Frequent money transfers for others may be scrutinized, requiring justification, as authorities assess sender-recipient relationships, especially for recurring transactions, with future requests potentially denied without a valid reason or manager approval.

The Central Bank of Kuwait is tightening fund transfer regulations to combat money laundering and terrorism financing, in line with FATF guidelines, requiring stricter verification, record-keeping, and due diligence on transactions.

Transaction records, including attempted transfers, must be retained for five years, while customer and beneficiary information must be maintained throughout the transaction period, with due diligence applied based on the associated risk level.

 

If you frequently transfer money on behalf of friends, whether because the exchange company is nearby or you handle salaries for overseas employees, be prepared for scrutiny. Regular or recurring transfers may require justification, and future requests could be denied unless you provide a valid reason—or have a good rapport with the manager.

On this occasion, sources revealed to Al-Rai newspaper that regulatory authorities have recently tightened their oversight of exchange companies to ensure the identification of the actual beneficiary in financial transfers, even for amounts below 50 dinars.

The sources indicated that authorities will scrutinize the relationship between the sender and the recipient, particularly for transactions that are periodic and of consistent value.

Increased regulatory scrutiny of fund transfers

The sources noted that the increased regulatory scrutiny of fund transfers from Kuwait is part of the Central Bank of Kuwait’s efforts to combat money laundering and terrorist financing, in line with Financial Action Task Force (FATF) requirements.

The FATF has emphasized the need to enhance regulatory controls on financial transfers to and from Kuwait. This includes verifying customer and beneficiary information, maintaining records throughout the business relationship, and regularly updating collected data, documents, and information as part of due diligence measures.

Authorities will also assess the effectiveness of automated systems used to detect suspicious transactions, ensuring continuous monitoring and compliance based on available customer data.

Customer records must be retained for five years

Sources indicated that the regulatory authority emphasizes the retention of all customer records, including documents related to completed transactions or attempted transactions, for at least five years from the date of transaction completion.

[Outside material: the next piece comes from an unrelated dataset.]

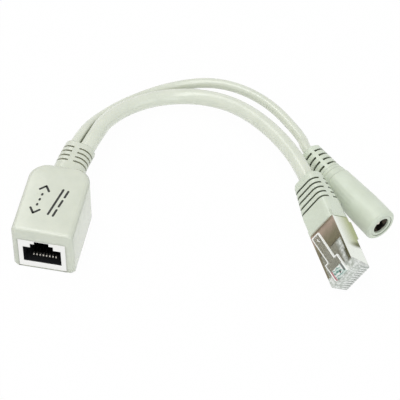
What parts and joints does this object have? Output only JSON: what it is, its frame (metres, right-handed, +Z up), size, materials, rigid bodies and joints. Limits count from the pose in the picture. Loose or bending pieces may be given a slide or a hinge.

Additionally, exchange companies must ensure the accuracy of Financial Control Transactions (FCT) data submitted to the Central Bank of Kuwait, particularly for money transfers to and from Kuwait that meet or exceed 3,000 dinars (or the equivalent in foreign currency) within a single day.

Furthermore, exchange companies are required to assess the effectiveness of their procedures for reporting suspicious transactions. They must conduct research, investigations, and gather relevant information when there is suspicion that a transaction involves proceeds of crime or is linked to money laundering or terrorist financing. This includes scrutinizing all parties involved and ensuring that the findings of such investigations are documented in writing and retained for reference.

Reviewing a selected sample of customer files and transactions

The Central Bank also underscores the importance of applying due diligence measures based on the risk level associated with each customer (low, medium, or high). This is to be verified by reviewing a selected sample of customer files and transactions, with a particular focus on high-risk customers.

Notably, the Central Bank of Kuwait mandates that exchange companies under its supervision engage an audit firm affiliated with an international office to assess their compliance with Law No. 106 of 2013.

Special attention must be given to unusual transactions or those lacking clear economic justification. This audit process must be conducted semi-annually, with reviews scheduled for June 30 and December 31 each year.

Automatic verification system

As part of the due diligence procedures followed by exchange companies in processing money transfers, an automated system is used to verify names listed in freezing decisions. These include names on sanction lists issued by the UN Security Council Sanctions Committee, as well as those designated by the local committee formed within the Ministry of Foreign Affairs. This measure aims to ensure compliance with regulations on combating terrorism and preventing the financing of weapons of mass destruction.

Additionally, sources confirmed that, under regulatory directives, exchange companies are prohibited from providing any financial or related services to individuals, entities, or groups listed in fund-freezing decisions.